The best fans, the most jaw-dropping fielding, the most entertaining Q&A sessions and more

A Pakistan fan cheers her side on, Pakistan v Sri Lanka, ICC World Twenty20 final, Lord's, June 21, 2009
The Best Atmosphere award, to the Pakistan fans © Getty Images

The last 21 days have flown by in a blur of matches, practice sessions, press conferences, train journeys and extremely late nights. I've been running on little sleep and a lot of adrenaline, and it's been absolutely memorable.

The first impression I got was that London's response to the World Twenty20 was lukewarm. That changed when I saw the clamour at The Oval as India took on Pakistan in the warm-up match.

The best atmospheres, in my opinion, were created by Pakistani, Indian, English and Irish fans in that order. I wasn't at Lord's when thousands of Dutch supporters revelled in the joy of beating England. The most ecstatic fans I saw were the Pakistanis at Trent Bridge. They created bedlam after the semi-final win against South Africa. Thousands of them singing "Dil dil Pakistan" was one of my moments of the tournament.

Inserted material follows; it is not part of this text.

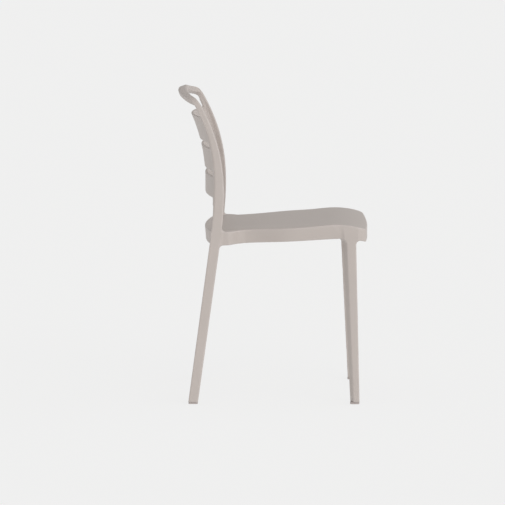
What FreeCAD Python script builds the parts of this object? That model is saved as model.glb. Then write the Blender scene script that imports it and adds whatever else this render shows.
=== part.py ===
import FreeCAD, Part
import math
import os

# Stacking side chair moulded in glass-filled polypropylene, millimetres.
# +X is the front of the seat, +Y the sitter's left, +Z up.  The origin is on the floor,
# under the middle of the chair's bounding box.

Vector = FreeCAD.Vector

# ---- overall size -------------------------------------------------------------------
SEAT_FRONT_X = 247.0        # foremost point of the seat edge, on the centre line
SEAT_REAR_X = -178.0        # rearmost point of the seat edge, on the centre line
RAIL_REAR_X = -247.0        # rearmost point of the top rail
RAIL_TOP_Z = 808.0          # top of the rail before its section leans
FOOT_HALF_SPAN = 225.0      # outer face of a foot from the centre line
KNEE_HALF_SPAN = 214.0      # outer face of a leg from the centre line, at the seat
KNEE_Z = 440.0              # height at which the legs have that span

# ---- legs ---------------------------------------------------------------------------
REAR_FOOT_X = -205.5        # centre of a rear foot
REAR_LEG_RAKE = 0.1375      # forward travel of a rear leg per unit of height
REAR_FOOT_WIDTH = 25.0      # front to back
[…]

The first Pakistan game I watched was the one against England, and Pakistan were awful during an insipid chase. The second was the one against Sri Lanka in the Super Eights, and Pakistan were awful, conceding an unbelievable number of extras. The third was the semi-final, and they had gone from being awful to outstanding.

My biggest disappointment of the tournament was India. They simply didn't turn up after making it through to the second round by beating Bangladesh and Ireland. Their ineptness against the short-ball attack launched by West Indies and England was startling.

My best moments in the field were Angelo Mathews' never-seen-before boundary-saving effort against West Indies at Trent Bridge, and Niall O'Brien's lightning reflexes to stump Mahmudullah off Alex Cusack's medium pace. Kyle Coetzer's catch to get rid of Mark Boucher was sizzling but I missed it.

Sri Lanka was the team I enjoyed watching most. Their endless supply of bowlers with names beginning with M could defend any target. Tillakaratne Dilshan and Mahela Jayawardene dropped jaws with their imaginative batting.

I had the fortune of attending eventful press conferences. The Indians put on a public show of unity in one, MS Dhoni nearly lost his cool in another, and Jamie Siddons did lose his cool after Bangladesh were eliminated by Ireland. The Indians had the longest press conferences, at an average of 25 minutes.

My best nights out were in Nottingham. The city's tourist board took us journalists out for dinner and drinks one night, and we visited Ye Olde Tripe to Jerusalem, a pub cut into the sandstone rock beneath Nottingham castle. It claims to be the oldest inn in England, established in 1189 AD. However, I walked past another inn called The Bell, which claimed to be the oldest inn in Nottingham.

The World Twenty20 is over and London's getting ready for Wimbledon. The station at Southfields had a carpet resembling a grass court and from the train you can see people pitching tents in Wimbledon Park.